Drew Peterson is a former police officer convicted of the murder of his third wife in 2012. The prominence accorded to his case led to a great deal of media attention, as well as new legislation in the state of Illinois.

 

The legal problems surrounding Drew Peterson began following the death of his third wife, Kathleen Savio, in 2004. When her corpse was found in a bathtub, an autopsy determined that her death was the result of accidental drowning. The year prior, Drew Peterson had married his fourth wife, Stacy Ann Cales. When she disappeared in 2007, the body of Kathleen Savio received a second autopsy, which resulted in the conclusion that she had been deliberately drowned.

 

In 2009, Drew Peterson was indicted by a grand jury in the murder of Kathleen Savio. Subsequently, bail was set at $20 million. Drew Peterson attempted to use a home-equity credit line issued by the bank JP Morgan Chase to pay this bail, but instead the credit line was revoked. A subsequent decision by the presiding judge ruled that Drew Peterson would remain in custody as a flight risk.

 

In 2008, the Illinois legislature passed a new law allowing for "hearsay" evidence to be used in cases where someone who was killed or disappeared to prevent their testimony spoke to a witness available to indirectly report their evidence. However, in pretrial hearings, defense attorneys for Drew Peterson that there was not sufficient direct evidence to prosecute and convict him. The prosecution had built its case around statements from witnesses who had spoken with Kathleen Savio and Stacy Cales prior to their respective death and disappearance. At those times, Savio had expressed fear for her life, while Cales had spoken about her knowledge of the role Drew Peterson played in the death of Kathleen Savio. The prosecution appealed, and in April of 2012 it was ruled by a state appeals court that the prosecution could introduce this hearsay evidence.

 

In the subsequent trial, jurors cited two such statements of hearsay evidence by witnesses as crucial in their decision to convict Drew Peterson.
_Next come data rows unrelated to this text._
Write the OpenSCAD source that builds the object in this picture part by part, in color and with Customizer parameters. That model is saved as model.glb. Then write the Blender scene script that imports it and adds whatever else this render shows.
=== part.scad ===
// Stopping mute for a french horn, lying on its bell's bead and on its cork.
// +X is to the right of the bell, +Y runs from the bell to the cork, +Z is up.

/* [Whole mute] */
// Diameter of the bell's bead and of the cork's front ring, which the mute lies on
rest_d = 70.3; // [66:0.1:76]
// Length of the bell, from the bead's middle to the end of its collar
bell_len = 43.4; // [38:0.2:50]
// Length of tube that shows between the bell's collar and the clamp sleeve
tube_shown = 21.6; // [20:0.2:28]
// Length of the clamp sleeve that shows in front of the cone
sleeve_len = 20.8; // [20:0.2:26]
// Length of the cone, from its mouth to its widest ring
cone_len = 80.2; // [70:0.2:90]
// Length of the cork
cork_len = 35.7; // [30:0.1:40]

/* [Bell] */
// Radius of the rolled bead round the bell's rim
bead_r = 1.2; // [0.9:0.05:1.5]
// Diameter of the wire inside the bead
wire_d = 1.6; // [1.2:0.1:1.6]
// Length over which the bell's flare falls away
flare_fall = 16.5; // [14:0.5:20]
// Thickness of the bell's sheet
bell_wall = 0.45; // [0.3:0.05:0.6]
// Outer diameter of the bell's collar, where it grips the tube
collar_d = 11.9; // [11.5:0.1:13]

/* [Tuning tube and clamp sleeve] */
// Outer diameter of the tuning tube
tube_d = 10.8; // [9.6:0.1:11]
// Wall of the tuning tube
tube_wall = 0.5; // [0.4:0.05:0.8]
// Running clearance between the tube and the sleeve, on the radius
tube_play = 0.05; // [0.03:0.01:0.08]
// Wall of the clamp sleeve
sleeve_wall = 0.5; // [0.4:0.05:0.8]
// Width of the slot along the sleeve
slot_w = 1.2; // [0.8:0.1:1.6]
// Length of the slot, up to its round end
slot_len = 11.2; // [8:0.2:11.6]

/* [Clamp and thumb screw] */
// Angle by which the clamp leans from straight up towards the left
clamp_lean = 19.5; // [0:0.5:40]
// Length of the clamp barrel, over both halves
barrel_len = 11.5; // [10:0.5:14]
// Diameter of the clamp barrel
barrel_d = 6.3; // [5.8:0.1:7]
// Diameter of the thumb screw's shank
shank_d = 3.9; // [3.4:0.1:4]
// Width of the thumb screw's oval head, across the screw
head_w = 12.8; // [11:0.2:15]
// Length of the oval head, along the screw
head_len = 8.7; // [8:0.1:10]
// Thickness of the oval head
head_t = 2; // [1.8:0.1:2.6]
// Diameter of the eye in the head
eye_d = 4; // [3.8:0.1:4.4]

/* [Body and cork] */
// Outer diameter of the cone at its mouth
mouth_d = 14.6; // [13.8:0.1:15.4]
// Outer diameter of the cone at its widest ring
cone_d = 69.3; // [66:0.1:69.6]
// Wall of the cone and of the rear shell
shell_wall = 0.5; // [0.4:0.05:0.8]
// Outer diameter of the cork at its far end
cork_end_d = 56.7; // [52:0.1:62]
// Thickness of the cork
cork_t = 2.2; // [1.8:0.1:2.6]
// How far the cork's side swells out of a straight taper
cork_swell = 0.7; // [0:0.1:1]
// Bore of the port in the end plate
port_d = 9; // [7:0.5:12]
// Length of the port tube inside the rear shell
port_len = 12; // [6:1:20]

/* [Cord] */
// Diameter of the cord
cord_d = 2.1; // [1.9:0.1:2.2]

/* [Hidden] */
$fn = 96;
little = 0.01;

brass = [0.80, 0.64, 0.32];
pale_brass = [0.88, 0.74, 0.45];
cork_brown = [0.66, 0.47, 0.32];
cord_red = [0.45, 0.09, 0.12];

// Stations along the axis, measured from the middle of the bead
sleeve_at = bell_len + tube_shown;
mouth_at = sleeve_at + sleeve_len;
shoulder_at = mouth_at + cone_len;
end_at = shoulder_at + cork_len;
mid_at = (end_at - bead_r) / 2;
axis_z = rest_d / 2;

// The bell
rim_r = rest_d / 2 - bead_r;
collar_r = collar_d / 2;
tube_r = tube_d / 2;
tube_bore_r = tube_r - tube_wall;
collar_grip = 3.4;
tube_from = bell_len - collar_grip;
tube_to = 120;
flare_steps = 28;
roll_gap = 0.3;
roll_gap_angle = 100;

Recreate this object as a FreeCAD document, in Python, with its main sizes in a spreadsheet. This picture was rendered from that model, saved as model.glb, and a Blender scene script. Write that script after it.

One was the testimony of the pastor of Stacy Cales, who spoke about how she had told him about various pieces of evidence indicting Drew Peterson in the death of his third wife. Another was the testimony of a divorce attorney who had been in contact with Stacy Cales prior to her disappearance, who had similar evidence to report.

 

In September of 2012, Drew Peterson was found guilty by a jury of the murder of Kathleen Savio. Drew Peterson appealed the verdict. In October of 2012, Drew Peterson dismissed his attorney Joel Brodsky and filed a motion for a new trial listing 14 alleged instances of malpractice. In particular, the motion singled out the decision to call the divorce attorney to the stand as a defense witness despite Drew Peterson's desire not to do so.